Mayhew has attended Cannes for the last five years — the first two he went as one of just a handful of creators invited as TikTok’s guests. At the time, the social media platform had a small cabana on the beach — a far cry from the platform’s massive garden space at the Ritz Carlton it has this year — then later as a jury member. The last two years he’s shifted his strategy, paying out of pocket to attend because of the ample opportunities now available for creators.

“It’s much more professional now. We go there with goals to meet with agencies and brands because we’re getting way more involved early on,” Mayhew said. “It’s not just ‘do this TikTok or LinkedIn post for a campaign.’ CMOs are now taking meetings with creators.”

Rocker said he’s not heading into the long weekend expecting to sign a six-figure contract, but is focused on playing the long game: making connections with the higher-ups who make budget decisions and ideally, landing a panel himself.
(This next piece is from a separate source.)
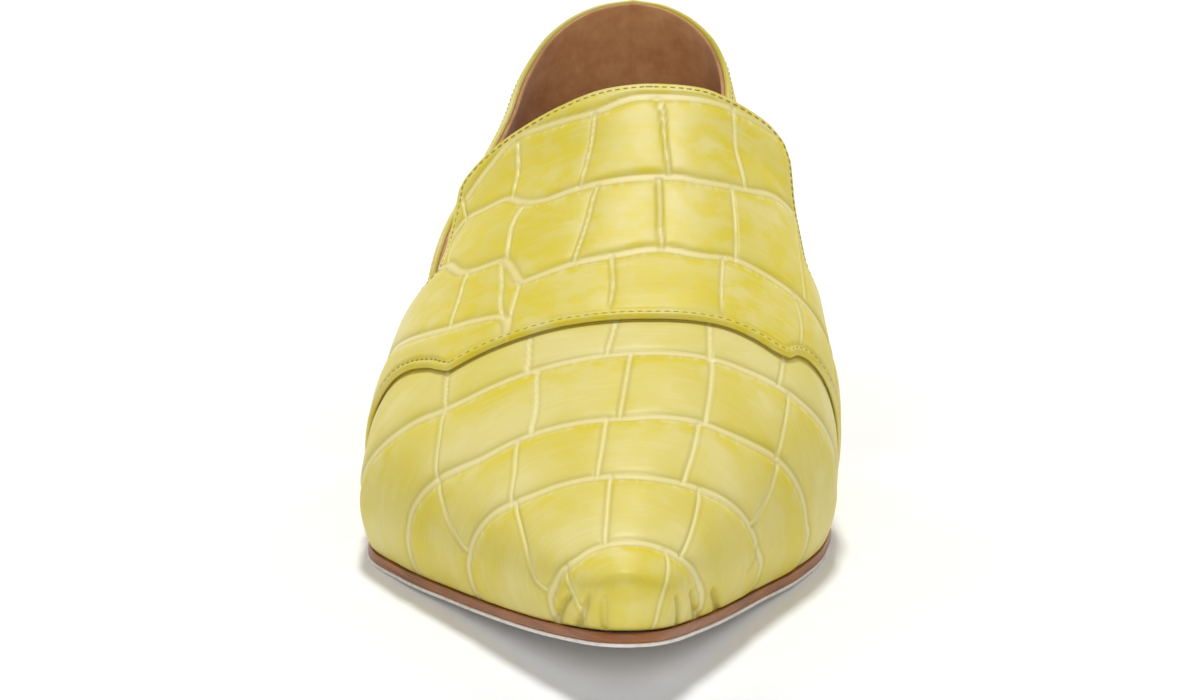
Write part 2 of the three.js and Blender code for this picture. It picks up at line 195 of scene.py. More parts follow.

That’s exactly how the rest of the industry has long used Cannes — as a place for high-level introductions and relationship-building meetings, with actual deals often inked later. Now that Cannes has become so creator-friendly, those same kinds of opportunities are ample. 

“It’s a celebration of my arrival and solidification in my creator career,” said Rocker. “There’s a big, non-tangible benefit along the way, but I know people last year that showed up on Sunday, and by Thursday they were on a panel.”

Baum told Digiday he’s wearing two hats at Cannes Lions this year: content creator and business owner. That means he’ll also have to plan accordingly. 

“The key to success for creators and their teams on the ground is to prioritize meaningful connections,” Baum said. “Consider which opportunities support your personal and business objectives, and which interactions have the potential to remain impactful in 12 months’ time. Cannes is just the start of the story, not the full book.”